The Win Strategy has been in place since 2001, and it’s shown results. Capital expenditures that were 4 percent to 5 percent of sales are now down to 2 percent. Gross profit margin has increased 2.4 percent since 2002. Cash flow has increased to record levels, allowing the company to increase dividends by 5 percent in April and 15 percent in August.
The company has moved from the middle of the pack to the top tier in its peer group in return on invested capital, one Washkewicz’s keys to a better stock price.

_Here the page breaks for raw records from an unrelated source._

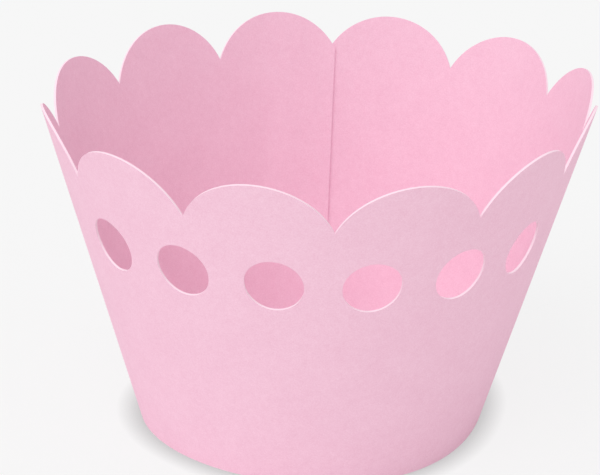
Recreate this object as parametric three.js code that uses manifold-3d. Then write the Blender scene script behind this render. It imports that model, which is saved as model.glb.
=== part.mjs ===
// Cupcake wrapper: one die-cut blank of thin card, rolled into a cone and glued along a lap.
// Millimetres, +Z up. It stands on its narrow rim at z = 0, with its front towards -Y and the
// glued lap at the back. The origin is the middle of its footprint box, on the table.
import * as THREE from 'three';
import Module from 'manifold-3d';

// Driving sizes in millimetres and degrees. An azimuth is 0 at the front and grows towards +X.
const CARD = 0.32; // thickness of the card
const FOOT_RADIUS = 26; // mean outside radius of the narrow rim
const HALF_ANGLE = 16.3; // mean lean of the wall away from upright
const VALLEY_HEIGHT = 42.5; // height of the notches between the scallops
const OVAL_SWING = 1.08; // hand-rolled card isn't round: lean added where it is widest
const OVAL_AZIMUTH = -35.5; // one end of the widest line across
const EGG_SWING = 0.5; // lean added three times round, which makes the oval lopsided
const EGG_AZIMUTH = 28.5;
const SCALLOPS = 12; // scallops in one turn
const SCALLOP_RISE = 7.2; // crown of a scallop above the straight line between its notches
const SEAM_SLIP = 2; // the outline overlaps itself by this much, so the notch at the lap is shallow
const END_INSET = 0.6; // the inner end is cut this far before its last notch
const LAP = 7; // width of the glued lap
const LAP_RAMP = 6; // length in which the inner end steps in behind the outer one
const GLUE = 0.05; // film of glue between the two layers
const GLUE_MARGIN = 1; // the film stays this far from the edges of the lap
const GLUE_SOAK = 0.02; // how far the glue soaks into each layer
const HOLES = 6; // round holes in a row across the front
const HOLE_DIAMETER = 8;
const HOLE_PITCH = 13; // from hole to hole along the row
const HOLE_HEIGHT = 33.8; // height of the hole centres above the table
const HOLE_SHIFT = 1.1; // the row sits this far left of the front notch

// Fineness of the faceted solid
const TABLE_STEPS = 1440; // azimuth steps used to unroll the cone
const SCALLOP_COLUMNS = 16; // facets across one scallop
const GLUE_COLUMNS = 6;
const HOLE_SIDES = 40;
const PUNCH_REACH = 1; // the hole punch runs this far past each face

const rad = THREE.MathUtils.degToRad;
const apex = new THREE.Vector3(0, 0, -FOOT_RADIUS / Math.tan(rad(HALF_ANGLE)));

// Lean of the wall at one azimuth: round, plus the oval and the lopsided part
function lean(azimuth) {
  const oval = OVAL_SWING * Math.cos(2 * (azimuth - rad(OVAL_AZIMUTH)));
  const egg = EGG_SWING * Math.cos(3 * (azimuth - rad(EGG_AZIMUTH)));
  return rad(HALF_ANGLE + oval + egg);
}

// Rolled card stays straight one way: this is the direction of its straight line at one azimuth
function straightLine(azimuth) {
  const angle = lean(azimuth);
  const side = Math.sin(angle);
  return new THREE.Vector3(side * Math.sin(azimuth), -side * Math.cos(azimuth), Math.cos(angle));
}

// Unroll the cone: the flat blank opens by the angle between neighbouring straight lines
const flatAngles = [0];
for (let i = 1; i <= TABLE_STEPS; i += 1) {
  const before = straightLine((2 * Math.PI * (i - 1)) / TABLE_STEPS);
  const here = straightLine((2 * Math.PI * i) / TABLE_STEPS);
  flatAngles.push(flatAngles[i - 1] + before.angleTo(here));
}
const turn = flatAngles[TABLE_STEPS];

// Azimuth at which a flat angle of the blank ends up once it is rolled
function azimuthOf(flat) {
  const turns = Math.floor(flat / turn);
  const rest = flat - turns * turn;
  const above = Math.max(1, flatAngles.findIndex((angle) => angle >= rest));
  const part = (rest - flatAngles[above - 1]) / (flatAngles[above] - flatAngles[above - 1]);
  return 2 * Math.PI * (turns + (above - 1 + part) / TABLE_STEPS);
}

// Straight line and outward normal of the rolled card at a flat angle
function frameAt(flat) {
  const azimuth = azimuthOf(flat);
  const nudge = Math.PI / TABLE_STEPS;
  const line = straightLine(azimuth);
  const around = straightLine(azimuth + nudge).sub(straightLine(azimuth - nudge));
  const outward = new THREE.Vector3().crossVectors(around, line).normalize();
  return { line, outward };
}

// Point of the rolled card: flat angle, distance from the apex, and offset out from the outer face
function onCard(flat, reach, offset) {
  const { line, outward } = frameAt(flat);
  return apex.clone().addScaledVector(line, reach).addScaledVector(outward, offset);
}

// Distance from the apex at which the card meets the table, so that the narrow rim is level
function footReach(flat, offset) {
  const { line, outward } = frameAt(flat);
  return (-apex.z - offset * outward.z) / line.z;
}

// Each scallop is a true circular arc of the flat blank, between two notches
const valleyReach = (VALLEY_HEIGHT - apex.z) / Math.cos(rad(HALF_ANGLE));
const pitch = (turn + SEAM_SLIP / valleyReach) / SCALLOPS;
const halfChord = valleyReach * Math.sin(pitch / 2);
const arcRadius = (halfChord ** 2 + SCALLOP_RISE ** 2) / (2 * SCALLOP_RISE);
const arcCentre = valleyReach * Math.cos(pitch / 2) + SCALLOP_RISE - arcRadius;

function scallopReach(flat) {
  const offMiddle = flat - (Math.floor(flat / pitch) + 0.5) * pitch;
  const across = arcCentre * Math.sin(offMiddle);
  return arcCentre * Math.cos(offMiddle) + Math.sqrt(arcRadius ** 2 - across ** 2);
}

// The blank runs from its inner end, left of the seam, round the front to its outer end
const leftScallops = Math.floor(SCALLOPS / 2);
const innerEnd = END_INSET / valleyReach - leftScallops * pitch;
const lapEnd = innerEnd + LAP / valleyReach;
const outerEnd = lapEnd + turn;

// How far the card lies inside its own cone: a layer and the glue at the lap, then back to nothing
function tuckedIn(flat) {
  const past = (flat - lapEnd) * valleyReach;
  return (CARD + GLUE) * (1 - THREE.MathUtils.smoothstep(past, 0, LAP_RAMP));
}

// Closed solid through a row of loops with the same number of points, with a fan over each end
function loft(loops) {
  const size = loops[0].length;
  const vertices = loops.flat().flatMap((point) => point.toArray());
  const triangles = [];
  for (let i = 0; i + 1 < loops.length; i += 1) {
    for (let j = 0; j < size; j += 1) {
      const here = i * size + j;
      const next = i * size + ((j + 1) % size);
      triangles.push(here, here + size, next + size);
      triangles.push(here, next + size, next);
    }
  }
  const last = (loops.length - 1) * size;
  for (let j = 1; j + 1 < size; j += 1) {
    triangles.push(0, j, j + 1);
    triangles.push(last, last + j + 1, last + j);
  }
  return { vertices, triangles };
}

// Flat angles of the facets: even steps along each scallop's arc, and the two cut ends
function blankColumns() {
  const sweep = Math.asin(halfChord / arcRadius);
  const clear = (2 * sweep * arcRadius) / SCALLOP_COLUMNS / valleyReach / 4;
  const columns = [innerEnd];
  for (let k = -leftScallops; k * pitch < outerEnd; k += 1) {
    for (let i = 0; i < SCALLOP_COLUMNS; i += 1) {
      const turned = sweep * ((2 * i) / SCALLOP_COLUMNS - 1);
      const across = arcRadius * Math.sin(turned);
      const up = arcCentre + arcRadius * Math.cos(turned);
      const flat = (k + 0.5) * pitch + Math.atan2(across, up);
      if (flat > innerEnd + clear && flat < outerEnd - clear) columns.push(flat);
    }
  }
  columns.push(outerEnd);
  return columns;
}

// The blank, rolled up: outer foot, outer edge, inner edge and inner foot at every column
function rolledBlank() {
  return loft(blankColumns().map((flat) => {
    const outer = -tuckedIn(flat);
    const inner = outer - CARD;
    const top = scallopReach(flat);
    return [
      onCard(flat, footReach(flat, outer), outer),
      onCard(flat, top, outer),
      onCard(flat, top, inner),
      onCard(flat, footReach(flat, inner), inner),
    ];
  }));
}

// Film of glue that joins the two layers of the lap
function glueFilm() {
  const margin = GLUE_MARGIN / valleyReach;
  const outer = GLUE_SOAK - CARD;
  const inner = -CARD - GLUE - GLUE_SOAK;
  const loops = [];
  for (let i = 0; i <= GLUE_COLUMNS; i += 1) {
    const flat = THREE.MathUtils.lerp(innerEnd + margin, lapEnd - margin, i / GLUE_COLUMNS);
    const low = footReach(flat, outer) + GLUE_MARGIN;
    const high = valleyReach - GLUE_MARGIN;
    loops.push([
      onCard(flat, low, outer),
      onCard(flat, high, outer),
      onCard(flat, high, inner),
      onCard(flat, low, inner),
    ]);
  }
  return loft(loops);
}

// Punch for one hole, a circle of the flat blank pushed through the card
const holeReach = (HOLE_HEIGHT - apex.z) / Math.cos(rad(HALF_ANGLE));

function holePunch(index) {
  const middle = ((index - (HOLES - 1) / 2) * HOLE_PITCH - HOLE_SHIFT) / holeReach;
  return loft([PUNCH_REACH, -CARD - PUNCH_REACH].map((offset) => {
    const ring = [];
    for (let i = 0; i < HOLE_SIDES; i += 1) {
      const around = (2 * Math.PI * i) / HOLE_SIDES;
      const across = (HOLE_DIAMETER / 2) * Math.cos(around);
      const up = holeReach + (HOLE_DIAMETER / 2) * Math.sin(around);
      ring.push(onCard(middle + Math.atan2(across, up), Math.hypot(across, up), offset));
    }
    return ring;
  }));
}

// Join the film, cut the holes
const wasm = await Module();
wasm.setup();

function solid({ vertices, triangles }) {
  const mesh = new wasm.Mesh({
    numProp: 3,
    vertProperties: new Float32Array(vertices),
    triVerts: new Uint32Array(triangles),
  });
  return new wasm.Manifold(mesh);
}

let wrapperSolid = solid(rolledBlank()).add(solid(glueFilm()));
for (let i = 0; i < HOLES; i += 1) {
  wrapperSolid = wrapperSolid.subtract(solid(holePunch(i)));
}

// Back to a geometry, standing on the middle of its own footprint
const cut = wrapperSolid.getMesh();
const geometry = new THREE.BufferGeometry();
geometry.setAttribute('position', new THREE.BufferAttribute(new Float32Array(cut.vertProperties), 3));
geometry.setIndex([...cut.triVerts]);
geometry.computeBoundingBox();
const middle = geometry.boundingBox.getCenter(new THREE.Vector3());
geometry.translate(-middle.x, -middle.y, 0);
geometry.computeVertexNormals();

const material = new THREE.MeshStandardMaterial({ color: 0xf3bfd6, roughness: 0.85, metalness: 0 });
const wrapper = new THREE.Mesh(geometry, material);
wrapper.name = 'wrapper';

const cupcakeWrapper = new THREE.Group();
cupcakeWrapper.add(wrapper);

export default cupcakeWrapper;
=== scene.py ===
# %% [markdown]
# A paper cupcake wrapper, made from one piece of thin pink card.
#
# On the real object a flat, curved blank is die cut with a scalloped edge and a row of round holes.
# It is then rolled up and glued along a lap. Card bends easily one way only, so the rolled wall is
# straight along lines that all run to one point, the apex, far under the table.
#
# We follow the same order: work out the flat blank, roll it, give it the card's thickness, punch
# the holes, and then finish the surface and light it. Lengths are in metres.

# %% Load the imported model
import bisect
import math

import bpy
from mathutils import Matrix, Vector


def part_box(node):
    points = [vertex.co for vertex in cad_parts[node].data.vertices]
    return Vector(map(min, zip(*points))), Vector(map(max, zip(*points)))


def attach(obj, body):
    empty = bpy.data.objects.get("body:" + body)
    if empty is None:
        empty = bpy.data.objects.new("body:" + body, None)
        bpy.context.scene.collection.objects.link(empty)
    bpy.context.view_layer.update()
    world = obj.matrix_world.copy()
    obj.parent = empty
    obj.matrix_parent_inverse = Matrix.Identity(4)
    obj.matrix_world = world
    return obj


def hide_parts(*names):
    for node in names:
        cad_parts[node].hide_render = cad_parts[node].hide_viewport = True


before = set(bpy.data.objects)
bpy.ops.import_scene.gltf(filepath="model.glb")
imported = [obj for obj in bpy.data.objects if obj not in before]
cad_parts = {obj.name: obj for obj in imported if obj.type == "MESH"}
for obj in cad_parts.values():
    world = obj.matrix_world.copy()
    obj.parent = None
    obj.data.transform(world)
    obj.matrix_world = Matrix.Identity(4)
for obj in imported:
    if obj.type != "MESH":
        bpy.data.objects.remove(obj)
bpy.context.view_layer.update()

MM = 0.001

# %% [markdown]
# ## Sizes of the card
#
# These are the same driving sizes as in the CAD source. A hand-rolled wrapper is never quite round:
# its lean swings a little, twice round for the oval and three times round for the lopsided part.
# An azimuth is 0 at the front and grows towards +X.

# %% Name the sizes
CARD = 0.32 * MM
FOOT_RADIUS = 26 * MM
HALF_ANGLE = math.radians(16.3)
VALLEY_HEIGHT = 42.5 * MM
OVAL_SWING = math.radians(1.08)
OVAL_AZIMUTH = math.radians(-35.5)
EGG_SWING = math.radians(0.5)
EGG_AZIMUTH = math.radians(28.5)
SCALLOPS = 12
SCALLOP_RISE = 7.2 * MM
SEAM_SLIP = 2 * MM
END_INSET = 0.6 * MM
LAP = 7 * MM
LAP_RAMP = 6 * MM
GLUE = 0.05 * MM
HOLES = 6
HOLE_DIAMETER = 8 * MM
HOLE_PITCH = 13 * MM
HOLE_HEIGHT = 33.8 * MM
HOLE_SHIFT = 1.1 * MM
TABLE_STEPS = 1440

# %% [markdown]
# ## The cone and its straight lines
#
# A perfect cone would need one formula. Ours has a lean that changes with the azimuth, so we add up
# the small angles between neighbouring straight lines. That sum is the angle in the flat blank,
# and reading the table backwards tells where a point of the blank ends up after rolling.

# %% Lean, straight lines and the unrolled angle
apex = Vector((0, 0, -FOOT_RADIUS / math.tan(HALF_ANGLE)))


def lean(azimuth):
    oval = OVAL_SWING * math.cos(2 * (azimuth - OVAL_AZIMUTH))
    egg = EGG_SWING * math.cos(3 * (azimuth - EGG_AZIMUTH))
    return HALF_ANGLE + oval + egg


def straight_line(azimuth):
    angle = lean(azimuth)
    side = math.sin(angle)
    return Vector((side * math.sin(azimuth), -side * math.cos(azimuth), math.cos(angle)))


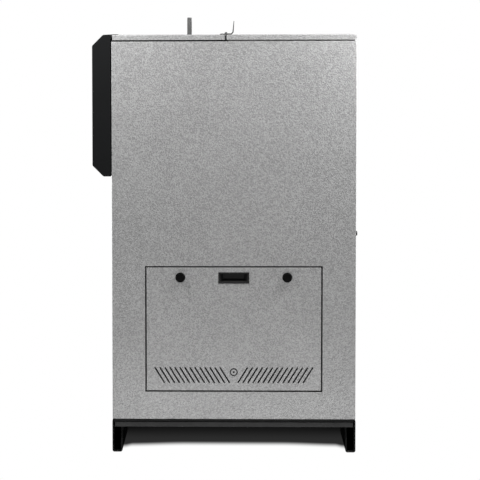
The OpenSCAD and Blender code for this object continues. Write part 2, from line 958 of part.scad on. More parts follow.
// Blind socket through the back panel, held by a flange behind it
module rear_socket(bore_r, outer_r, proud, depth, floor_t, flange) {
    difference() {
        union() {
            round_in(outer_r, -proud, depth - proud + floor_t);
            round_in(outer_r + flange, panel_t, panel_t + flange_t);
        }
        round_in(bore_r, -proud - over, depth - proud);
    }
}

module flue_socket() {
    r = flue_bore / 2;
    color(zinc) on_rear() translate([0, 0, casing_z + flue_rise])
        rear_socket(r, r + flue_wall, 0, flue_depth, flange_t, flue_flange);
}

module water_socket(rise) {
    translate([socket_mid, 0, casing_z + rise])
        rear_socket(socket_bore / 2, socket_d / 2, socket_proud, socket_depth, flange_t, socket_flange);
}

module flow_socket() {
    color(zinc) on_rear() water_socket(flow_rise);
}

module return_socket() {
    color(zinc) on_rear() water_socket(return_rise);
}

// Domed gland round the hole for the mains cable
module cable_gland() {
    r = gland_d / 2;
    dome_r = gland_round;
    color(deep_black) on_rear() translate([-gland_mid, 0, casing_z + gland_rise]) difference() {
        union() {
            rotate([90, 0, 0]) rotate_extrude() polygon(concat(
                [[0, 0], [r, 0], [r, gland_rim]],
                arc(r - dome_r, gland_out - dome_r, dome_r, 0, 90),
                [[0, gland_out]]
            ));
            round_in(gland_body_d / 2, -gland_rim, panel_t + gland_nut_t);
            round_in(r, panel_t, panel_t + gland_nut_t);
        }
        round_in(gland_hole_d / 2, -gland_out - over, panel_t + gland_nut_t + over);
    }
}

// ---- Drawing

skid_front();
skid_rear();
base_rail_right();
base_rail_left();
base_plate();
side_panel_right();
side_panel_left();
front_panel();
back_panel();
access_cover_right();
access_cover_left();
front_cover();
cover_knobs_right();
cover_knobs_left();
grip_right();
grip_left();
grip_front();
lock_ring_right();
lock_ring_left();
lock_ring_front();
lock_core_right();
lock_core_left();
lock_core_front();
console_cover();
display_window();
power_switch();
top_crossbar();
lid_seal();
top_cover_seal();
top_cover();
hopper_lid();
hinge_leaves_lid();
hinge_leaves_cover();
hinge_pins();
lid_stop();
lid_handle();
hopper_bin();
hopper_funnel();
flue_socket();
flow_socket();
return_socket();
cable_gland();
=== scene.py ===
# A pellet boiler, dressed over its plain solids: an insulated sheet-steel casing in grey
# hammer paint on two black skids, a black console across its front, lift-off service
# covers, and a hinged lid over the pellet hopper. Metres; X runs front to rear, Y from the
# right side to the left side, Z up from the floor.
import json
import math

import bmesh
import bpy
from mathutils import Matrix, Vector

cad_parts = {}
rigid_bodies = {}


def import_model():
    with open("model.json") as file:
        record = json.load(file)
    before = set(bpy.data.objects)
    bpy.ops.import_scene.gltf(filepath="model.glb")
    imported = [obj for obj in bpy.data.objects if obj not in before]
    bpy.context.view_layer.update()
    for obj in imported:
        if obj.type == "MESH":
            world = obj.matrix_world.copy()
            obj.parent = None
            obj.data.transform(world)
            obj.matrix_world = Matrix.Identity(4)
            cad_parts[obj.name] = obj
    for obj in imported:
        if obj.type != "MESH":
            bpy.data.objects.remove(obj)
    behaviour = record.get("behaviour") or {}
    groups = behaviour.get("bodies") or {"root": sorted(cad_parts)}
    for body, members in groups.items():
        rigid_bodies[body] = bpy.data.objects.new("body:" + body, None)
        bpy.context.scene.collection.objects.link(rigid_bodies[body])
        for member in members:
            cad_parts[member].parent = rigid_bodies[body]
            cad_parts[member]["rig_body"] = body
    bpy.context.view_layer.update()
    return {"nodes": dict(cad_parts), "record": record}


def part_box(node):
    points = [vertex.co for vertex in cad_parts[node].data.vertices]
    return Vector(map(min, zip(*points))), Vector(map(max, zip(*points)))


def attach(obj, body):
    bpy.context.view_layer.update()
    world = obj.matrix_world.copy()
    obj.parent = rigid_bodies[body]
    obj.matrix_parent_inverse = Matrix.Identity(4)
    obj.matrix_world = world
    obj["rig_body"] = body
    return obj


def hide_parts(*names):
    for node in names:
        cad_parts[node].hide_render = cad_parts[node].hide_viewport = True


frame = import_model()

# ---- Standpoint
# The boiler is seen square on from its right side, from far off and from the height of its
# lid, so the casing's ends hardly show. The camera is turned a little to the front and its
# frame is slid back over the boiler, so the front end looks a trace smaller.
right_low, right_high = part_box("side_panel_right")
stand_off = 8.675
eye_height = 1.431
look_down = math.radians(4.676)
look_right = math.radians(-2.455)
tilt = math.radians(0.19)
slide = 0.2446

camera = bpy.data.objects.new("standpoint", bpy.data.cameras.new("standpoint"))
camera.data.lens = 193.9
camera.data.shift_x = slide
camera.location = ((right_low.x + right_high.x) / 2, right_low.y - stand_off, eye_height)
camera.rotation_euler = (math.radians(90) - look_down, tilt, -look_right)
bpy.context.scene.collection.objects.link(camera)
bpy.context.scene.camera = camera
bpy.context.scene.view_settings.view_transform = "Standard"


# ---- Studio
# A pale floor and soft lamps. What is seen directly or in a reflection is white all round,
# but under the boiler the floor has a painted shadow: a near-black patch that holds a faint
# painted light, brighter towards the front, and that fades to white round its edges.
class Wire:
    """A socket of a node tree. Sums and products of wires add Math nodes."""

    def __init__(self, tree, socket=None):
        self.tree = tree
        self.socket = socket

    def add(self, kind, settings=None, values=None, out=0):
        """Adds any node: its settings first, then the values or links of its sockets."""
        node = self.tree.nodes.new(kind)
        for name, value in (settings or {}).items():
            if name == "stops":
                for stop, (place, shade) in zip(node.color_ramp.elements, value):
                    stop.position, stop.color = place, shade
            else:
                setattr(node, name, value)
        for name, value in (values or {}).items():
            if isinstance(value, Wire):
                self.tree.links.new(value.socket, node.inputs[name])
            else:
                node.inputs[name].default_value = value
        return Wire(self.tree, node.outputs[out] if node.outputs else None)

    def out(self, name):
        """Another output of the node that this wire comes from."""
        return Wire(self.tree, self.socket.node.outputs[name])

    def maths(self, operation, *values):
        return self.add("ShaderNodeMath", {"operation": operation}, dict(enumerate(values)))

    def vectors(self, operation, *values, out=0):
        values = dict(enumerate(values))
        return self.add("ShaderNodeVectorMath", {"operation": operation}, values, out)

    def __add__(self, other):
        return self.maths("ADD", self, other)

    def __sub__(self, other):
        return self.maths("SUBTRACT", self, other)

    def __rsub__(self, other):
        return self.maths("SUBTRACT", other, self)

    def __mul__(self, other):
        return self.maths("MULTIPLY", self, other)

    __radd__ = __add__
    __rmul__ = __mul__

    def between(self, low, high):
        """0 at low, 1 at high and an easy slope between them."""
        return self.add(
            "ShaderNodeMapRange", {"interpolation_type": "SMOOTHSTEP"},
            {"Value": self, "From Min": low, "From Max": high},
        )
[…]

“I laid out the plan and said this is how we’ll grow and be successful,” says Washkewicz. “It will drive us to levels we’ve never seen before and drive our stock price where it’s never been before. We haven’t gotten to the point were we see the price-earning multiple on the stock. We’ve got some work to do yet, but I’m confident we’ll get there.
“This plan is really working because of 50,000 people. When you cut right through it, I could not accomplish much of anything without the entire organization understanding this effort and being educated. It’s not easy. It’s change, and any time you try to execute, change there’s resistance. Things were nice here, but now you have all this stuff going on. It’s tough, but it becomes easier, then change becomes the norm and once that happens, you start seeing the results you are looking for. The people start getting more comfortable with what you are asking them to do.
“We don’t see any loose ends. The incentives, the strategy deployment, it’s all linked to the Win Strategy. We have a scorecard that measures the important metrics. I think it’s a total integrated master plan for running this company. We’ve never done it at this level before and it’s taken a lot of people to get here. It’s been a real team effort.”